A la joven muchacha, un gañan la dejó embarazada, y ahora lleva esa de leche cuajada  recorriendo sus venas, mientras un calor húmedo, pegadizo, le hace cosquilleos en los ojos cubierto de gruesos lagrimones, como si fueran dos teas encendidas  subiendo del bajo vientre.

En más de una ocasión, al pasar por nuestro lado, hemos intentado hablarle, ofrecerle una brizna consuelo, comentarle  cómo la vida es bella precisamente por esas cosas tan maravillosas que suceden  dentro de la piel de la mujer.

Ella posiblemente no sepa que las ilusiones del cotidiano vivir pueden  llegar por otros senderos, en distintos cielos o acaso en lo más alejado de nosotros mismos, pero crear una brizna de vida, ese pedacito de aleluya, únicamente una mujer puede realizar.

Es, a todas luces y contornos, el milagro de las mil maravillas.

Un juglar de caminos andariegos lo dijo en sonata del alba: “Sólo un instante más / un momento de reposo en el vientre y otra mujer nos concebirá”.

La maternidad es el único tesoro que la mujer hace suyo, y aunque alguna vez la carne azulada en el útero llega de la mano de la pasión, no del deseo o el amor compartido, las palabras se hacen un nudo en la garganta cuando uno se enfrenta a un recién nacido, esplendor de todo lo creado.

Hay cardos en flor hirientes y punzantes, otros casi angelicales y brumosos, pero un embarazo es la mayor sinfonía de la vida, el canto matutino de la esperanza,  la  verdadera razón de que Dios exista.

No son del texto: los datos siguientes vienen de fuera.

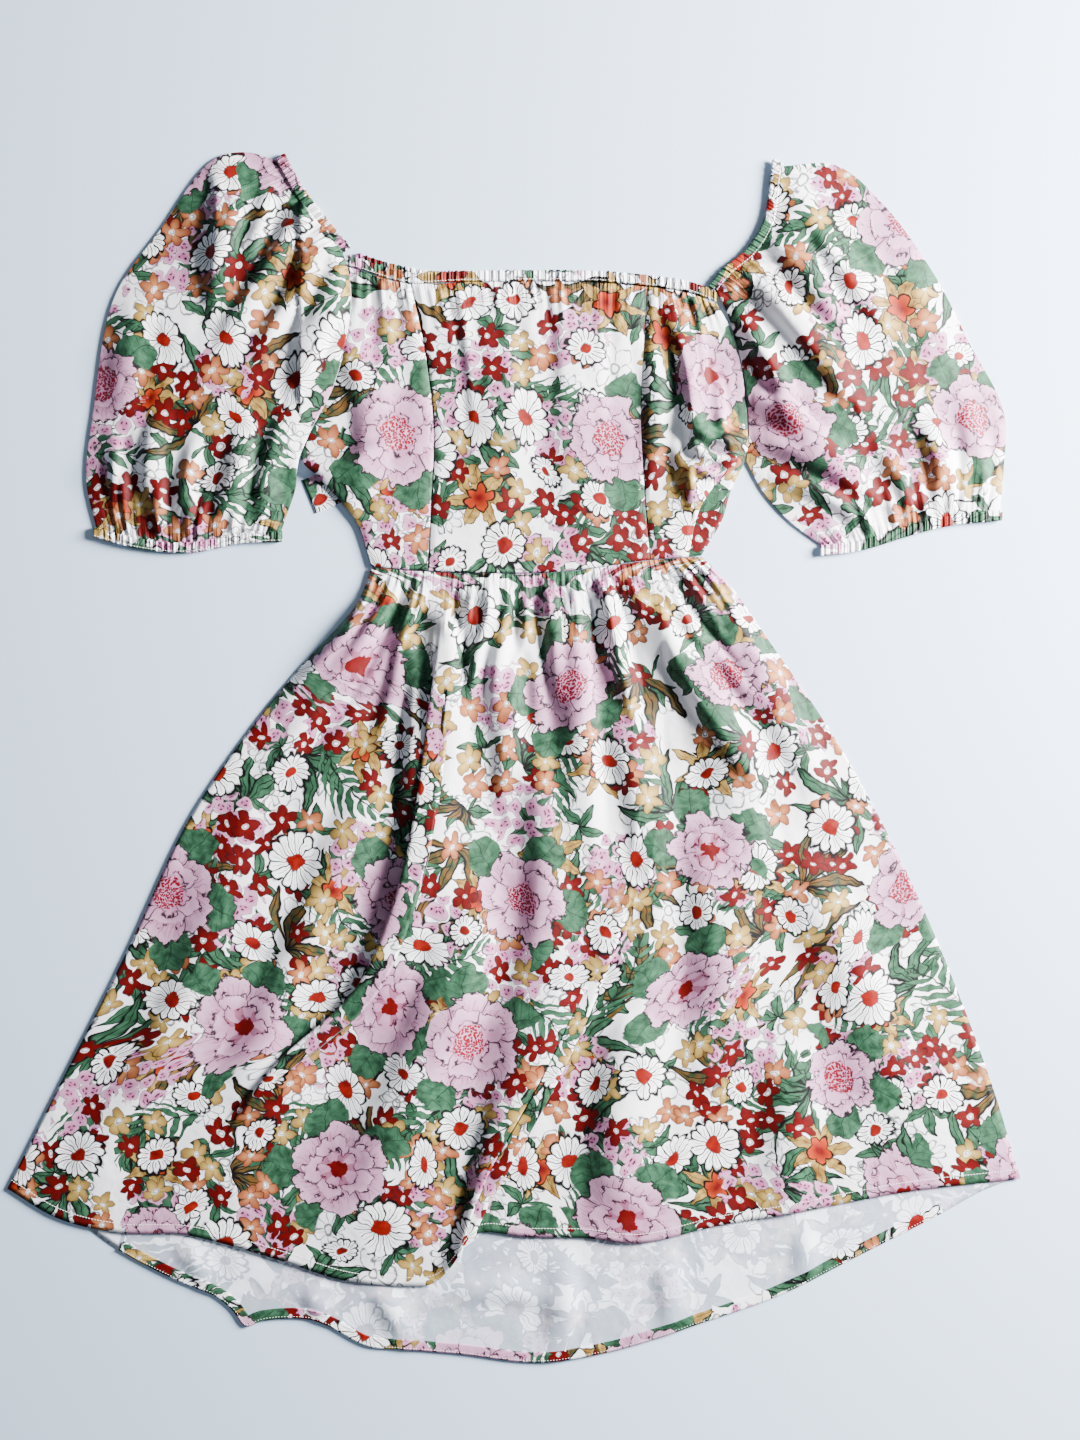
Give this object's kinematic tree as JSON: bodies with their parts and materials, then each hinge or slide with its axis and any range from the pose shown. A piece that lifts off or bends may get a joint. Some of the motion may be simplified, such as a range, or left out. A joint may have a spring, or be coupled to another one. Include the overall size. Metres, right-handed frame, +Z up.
{
  "type": "dress",
  "caption": "Light dress laid flat: elastic square neckline, puffed short sleeves, princess seams, gathered skirt with a longer back hem, and back ties.",
  "frame": {"origin": "on the surface, under the middle of the dress's bounding box", "axes": "+X to the right of the picture, +Y from hem to neckline, +Z up from the surface the dress lies on"},
  "size_m": [1.012, 1.2084, 0.0182],
  "materials": {
    "print_cloth": "smooth printed cloth",
    "gathered_casing": "printed cloth gathered on elastic",
    "reverse_cloth": "paler wrong side of the printed cloth"
  },
  "bodies": {
    "root": {"bodice_front_left": "print_cloth", "bodice_front_centre": "print_cloth", "bodice_front_right": "print_cloth", "bodice_back": "print_cloth", "skirt_back": "reverse_cloth", "hem_turning_back": "print_cloth", "skirt_front": "print_cloth", "neck_casing_front": "gathered_casing", "neck_casing_back": "gathered_casing", "sleeve_left": "print_cloth", "sleeve_right": "print_cloth", "shoulder_casing_left": "gathered_casing", "shoulder_casing_right": "gathered_casing", "cuff_left": "gathered_casing", "cuff_right": "gathered_casing", "tie_right": "print_cloth", "tie_left": "print_cloth"}
  },
  "joints": []
}
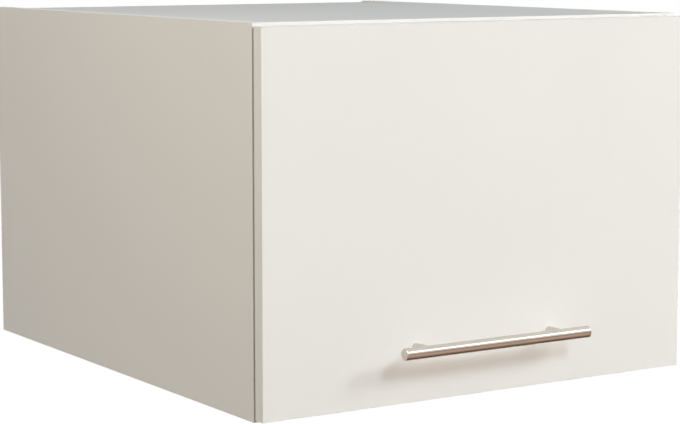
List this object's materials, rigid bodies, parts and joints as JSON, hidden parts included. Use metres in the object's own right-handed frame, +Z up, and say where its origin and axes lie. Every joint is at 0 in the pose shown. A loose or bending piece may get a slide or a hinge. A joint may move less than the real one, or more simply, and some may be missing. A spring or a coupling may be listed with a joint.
{
  "type": "over washing machine cabinet",
  "caption": "Deep white wall cabinet for over a washing machine, with one lift-up front on cup hinges and gas struts, a round bar handle and wall hangers.",
  "frame": {"origin": "centre of the underside of the carcass: middle of the width, middle of the side panels' depth, at their bottom edges", "axes": "+X to the right seen from the front, +Y from the front to the wall, +Z up; the front looks towards -Y"},
  "size_m": [0.6, 0.7265, 0.438],
  "materials": {
    "white_board": "melamine-coated chipboard, white, low sheen",
    "flap_board": "melamine-coated chipboard, white, low sheen",
    "back_board": "lacquered hardboard, white",
    "edge_band": "white edge band",
    "beech": "fluted beech dowel",
    "zinc_plated": "bright zinc-plated steel",
    "zinc_die_cast": "plain zinc die casting",
    "nickel_steel": "nickel-plated pressed steel",
    "brushed_steel": "brushed stainless steel",
    "painted_tube": "graphite grey paint, satin",
    "polished_rod": "hard-chromed rod, polished",
    "black_plastic": "black moulded plastic",
    "white_plastic": "white moulded plastic",
    "soft_stop": "translucent soft stop"
  },
  "bodies": {
    "carcass": {"side_panel_left": "white_board", "side_panel_right": "white_board", "top_panel": "white_board", "bottom_panel": "white_board", "back_panel": "back_board", "back_panel_screws": "zinc_plated", "carcass_edge_bands": "edge_band", "dowels": "beech", "cam_bolts": "zinc_plated", "cam_housings": "zinc_die_cast", "cam_caps": "white_plastic", "hanger_housing_left": "white_plastic", "hanger_housing_right": "white_plastic", "hanger_hook_left": "zinc_plated", "hanger_hook_right": "zinc_plated", "hanger_screws": "zinc_plated", "hinge_plate_left": "nickel_steel", "hinge_plate_right": "nickel_steel", "hinge_plate_screws": "zinc_plated", "hinge_arm_left": "nickel_steel", "hinge_arm_right": "nickel_steel", "hinge_arm_screws": "zinc_plated", "hinge_arm_pins": "nickel_steel", "strut_bracket_left": "zinc_plated", "strut_bracket_right": "zinc_plated", "strut_bracket_screws": "zinc_plated", "bumpers": "soft_stop"},
    "hinge_links": {"hinge_link_left": "nickel_steel", "hinge_link_right": "nickel_steel"},
    "flap": {"flap_panel": "flap_board", "flap_edge_bands": "edge_band", "handle_bar": "brushed_steel", "handle_post_left": "brushed_steel", "handle_post_right": "brushed_steel", "handle_screws": "zinc_plated", "hinge_cup_left": "nickel_steel", "hinge_cup_right": "nickel_steel", "hinge_cup_screws": "zinc_plated", "hinge_cup_pins": "nickel_steel", "flap_bracket_left": "zinc_plated", "flap_bracket_right": "zinc_plated", "flap_bracket_screws": "zinc_plated"},
    "strut_tubes": {"strut_tube_left": "painted_tube", "strut_tube_right": "painted_tube", "strut_guides": "black_plastic", "strut_tube_ends": "black_plastic"},
    "strut_rods": {"strut_rod_left": "polished_rod", "strut_rod_right": "polished_rod", "strut_rod_ends": "black_plastic"}
  },
  "joints": [
    {"name": "link_swing", "type": "hinge", "parent": "carcass", "child": "hinge_links", "pos_m": [0, -0.3335, 0.4065], "axis": [1, 0, 0], "range_deg": [0, 36]},
    {"name": "flap_lift", "type": "hinge", "parent": "hinge_links", "child": "flap", "pos_m": [0, -0.343, 0.4245], "axis": [-1, 0, 0], "range_deg": [0, 126]},
    {"name": "strut_tube_swing", "type": "hinge", "parent": "carcass", "child": "strut_tubes", "pos_m": [0, -0.191, 0.406], "axis": [-1, 0, 0], "range_deg": [0, 39.09]},
    {"name": "strut_rod_swing", "type": "hinge", "parent": "flap", "child": "strut_rods", "pos_m": [0, -0.326, 0.2905], "axis": [1, 0, 0], "range_deg": [0, 50.91]}
  ],
  "couplings": [
    {"joint": "link_swing", "follows": "flap_lift", "ratio": 0.28571},
    {"joint": "strut_tube_swing", "follows": "flap_lift", "ratio": 0.31024},
    {"joint": "strut_rod_swing", "follows": "flap_lift", "ratio": 0.40405}
  ]
}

Camus, ateo creyente, (no hay contradicción, ya que la fe  mueve y se levanta por complicados vericuetos del espíritu), veía en las cosas sencillas – la brisa del mar, la claridad del día sobre los tejados de Argel o el vientre redondo de una mujer esperando un hijo – la verdadera causa de existir. Por esa cognición  escribió “El extranjero” teniendo como fondo la transparencia dubitativa de la desgarrada esencia materna.

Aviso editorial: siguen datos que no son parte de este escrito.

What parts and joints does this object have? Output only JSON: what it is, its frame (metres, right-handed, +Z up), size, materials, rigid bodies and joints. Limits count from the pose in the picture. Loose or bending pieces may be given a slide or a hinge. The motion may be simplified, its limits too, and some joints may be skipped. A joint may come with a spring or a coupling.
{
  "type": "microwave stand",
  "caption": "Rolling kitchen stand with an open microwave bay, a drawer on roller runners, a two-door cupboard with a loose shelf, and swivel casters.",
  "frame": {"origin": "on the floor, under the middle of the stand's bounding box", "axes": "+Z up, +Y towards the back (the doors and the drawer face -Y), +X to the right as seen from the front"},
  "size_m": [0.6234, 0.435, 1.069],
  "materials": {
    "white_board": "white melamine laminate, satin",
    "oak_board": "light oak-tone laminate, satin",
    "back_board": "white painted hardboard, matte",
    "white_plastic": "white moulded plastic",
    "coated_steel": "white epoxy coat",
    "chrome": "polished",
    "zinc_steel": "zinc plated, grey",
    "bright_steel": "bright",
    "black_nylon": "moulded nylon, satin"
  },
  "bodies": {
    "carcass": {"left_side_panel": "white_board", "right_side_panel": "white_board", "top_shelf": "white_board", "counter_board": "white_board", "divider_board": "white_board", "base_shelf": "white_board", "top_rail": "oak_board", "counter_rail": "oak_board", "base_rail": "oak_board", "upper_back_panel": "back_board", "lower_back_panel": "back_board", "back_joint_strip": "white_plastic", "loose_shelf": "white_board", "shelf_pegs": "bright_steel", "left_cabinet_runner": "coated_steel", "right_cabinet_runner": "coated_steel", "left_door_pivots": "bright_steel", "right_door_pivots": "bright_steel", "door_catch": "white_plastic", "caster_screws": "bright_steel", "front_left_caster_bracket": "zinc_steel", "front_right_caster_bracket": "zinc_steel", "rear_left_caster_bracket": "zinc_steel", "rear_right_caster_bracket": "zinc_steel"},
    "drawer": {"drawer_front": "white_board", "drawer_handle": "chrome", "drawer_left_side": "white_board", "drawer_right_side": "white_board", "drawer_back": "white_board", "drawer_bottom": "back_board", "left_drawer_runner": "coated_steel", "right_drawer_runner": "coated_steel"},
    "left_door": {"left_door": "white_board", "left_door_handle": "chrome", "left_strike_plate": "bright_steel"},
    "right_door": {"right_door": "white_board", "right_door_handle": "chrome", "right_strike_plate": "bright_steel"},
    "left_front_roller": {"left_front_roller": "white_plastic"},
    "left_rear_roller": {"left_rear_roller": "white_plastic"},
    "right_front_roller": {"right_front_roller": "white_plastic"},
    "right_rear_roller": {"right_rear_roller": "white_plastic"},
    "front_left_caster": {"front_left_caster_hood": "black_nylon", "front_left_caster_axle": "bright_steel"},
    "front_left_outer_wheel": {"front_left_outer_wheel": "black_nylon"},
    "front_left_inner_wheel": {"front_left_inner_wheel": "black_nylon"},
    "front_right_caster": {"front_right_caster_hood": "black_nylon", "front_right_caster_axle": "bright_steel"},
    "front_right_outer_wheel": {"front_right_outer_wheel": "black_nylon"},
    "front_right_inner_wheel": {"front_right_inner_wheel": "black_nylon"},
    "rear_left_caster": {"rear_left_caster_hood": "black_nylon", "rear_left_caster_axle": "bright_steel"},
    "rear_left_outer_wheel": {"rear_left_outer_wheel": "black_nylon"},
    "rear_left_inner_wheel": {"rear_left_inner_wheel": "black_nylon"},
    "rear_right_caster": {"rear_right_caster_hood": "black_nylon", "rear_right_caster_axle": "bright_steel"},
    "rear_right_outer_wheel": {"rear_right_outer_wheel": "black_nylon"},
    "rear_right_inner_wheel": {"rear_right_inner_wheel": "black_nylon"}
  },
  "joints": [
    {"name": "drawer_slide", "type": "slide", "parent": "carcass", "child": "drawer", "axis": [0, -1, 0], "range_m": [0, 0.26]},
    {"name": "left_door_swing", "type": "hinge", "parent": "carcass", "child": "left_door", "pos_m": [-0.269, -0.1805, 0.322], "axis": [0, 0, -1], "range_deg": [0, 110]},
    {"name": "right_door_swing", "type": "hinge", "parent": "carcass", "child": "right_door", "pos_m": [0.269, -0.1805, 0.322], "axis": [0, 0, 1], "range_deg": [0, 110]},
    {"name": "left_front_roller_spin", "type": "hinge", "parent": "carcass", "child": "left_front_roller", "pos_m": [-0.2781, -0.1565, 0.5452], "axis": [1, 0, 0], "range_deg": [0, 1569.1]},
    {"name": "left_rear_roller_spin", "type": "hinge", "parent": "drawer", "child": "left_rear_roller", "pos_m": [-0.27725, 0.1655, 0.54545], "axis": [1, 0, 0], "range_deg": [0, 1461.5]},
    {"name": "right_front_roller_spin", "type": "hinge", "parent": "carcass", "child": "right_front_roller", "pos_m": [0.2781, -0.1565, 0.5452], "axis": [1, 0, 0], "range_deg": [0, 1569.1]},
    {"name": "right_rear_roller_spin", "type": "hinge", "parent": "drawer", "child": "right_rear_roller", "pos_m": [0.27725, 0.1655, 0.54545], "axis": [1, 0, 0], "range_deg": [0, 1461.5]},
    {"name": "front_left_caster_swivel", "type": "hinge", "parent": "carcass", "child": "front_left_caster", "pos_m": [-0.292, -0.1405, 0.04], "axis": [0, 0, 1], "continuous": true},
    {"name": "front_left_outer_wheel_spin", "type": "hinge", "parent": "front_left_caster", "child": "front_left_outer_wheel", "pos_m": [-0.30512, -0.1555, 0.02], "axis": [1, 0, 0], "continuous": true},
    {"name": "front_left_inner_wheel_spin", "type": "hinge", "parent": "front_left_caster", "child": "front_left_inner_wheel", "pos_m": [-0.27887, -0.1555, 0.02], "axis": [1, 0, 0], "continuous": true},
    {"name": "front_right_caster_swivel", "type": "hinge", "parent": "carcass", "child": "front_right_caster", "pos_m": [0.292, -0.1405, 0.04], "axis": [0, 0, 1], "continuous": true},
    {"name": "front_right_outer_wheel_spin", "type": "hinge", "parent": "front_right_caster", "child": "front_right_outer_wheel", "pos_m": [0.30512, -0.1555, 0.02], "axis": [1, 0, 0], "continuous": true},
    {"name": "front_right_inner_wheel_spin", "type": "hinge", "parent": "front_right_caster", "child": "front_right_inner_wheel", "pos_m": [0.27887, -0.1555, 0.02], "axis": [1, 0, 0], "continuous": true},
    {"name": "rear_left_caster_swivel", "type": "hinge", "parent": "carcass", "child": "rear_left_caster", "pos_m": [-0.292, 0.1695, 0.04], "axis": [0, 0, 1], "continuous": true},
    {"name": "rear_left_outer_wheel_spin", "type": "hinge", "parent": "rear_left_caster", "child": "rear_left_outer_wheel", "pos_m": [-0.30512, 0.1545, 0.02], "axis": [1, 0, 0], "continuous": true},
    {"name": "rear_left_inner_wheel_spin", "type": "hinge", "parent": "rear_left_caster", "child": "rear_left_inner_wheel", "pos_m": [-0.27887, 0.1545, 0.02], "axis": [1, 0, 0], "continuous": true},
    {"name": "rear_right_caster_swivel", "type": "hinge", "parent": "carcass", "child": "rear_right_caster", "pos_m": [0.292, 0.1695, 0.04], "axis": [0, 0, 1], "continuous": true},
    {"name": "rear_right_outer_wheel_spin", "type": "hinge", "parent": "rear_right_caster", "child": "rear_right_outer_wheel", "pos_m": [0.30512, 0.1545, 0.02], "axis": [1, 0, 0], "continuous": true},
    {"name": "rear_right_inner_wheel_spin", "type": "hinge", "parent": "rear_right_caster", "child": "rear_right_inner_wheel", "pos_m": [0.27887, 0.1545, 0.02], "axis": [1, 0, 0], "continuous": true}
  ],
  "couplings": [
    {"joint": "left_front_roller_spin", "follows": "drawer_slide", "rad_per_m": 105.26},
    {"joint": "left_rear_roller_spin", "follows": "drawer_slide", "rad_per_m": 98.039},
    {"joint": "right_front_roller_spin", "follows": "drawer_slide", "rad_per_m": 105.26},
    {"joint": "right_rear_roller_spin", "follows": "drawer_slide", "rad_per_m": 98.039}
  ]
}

En cierto momento el escritor expresó: “Jamás he podido renunciar a la luz, a la felicidad de existir”.

Aun así,  lo más deseado por él en el mundo era que su madre leyera todo lo que había sido su vida y su carne, esa existencia humilde, ignorante y obstinada para poder salir de las sombras.

Al final,  habrá palabras para expresar el misterio de la esencia materna, pero solamente una es suficiente: afectos desprendidos sin dobleces hacia esa dulcificada nacencia.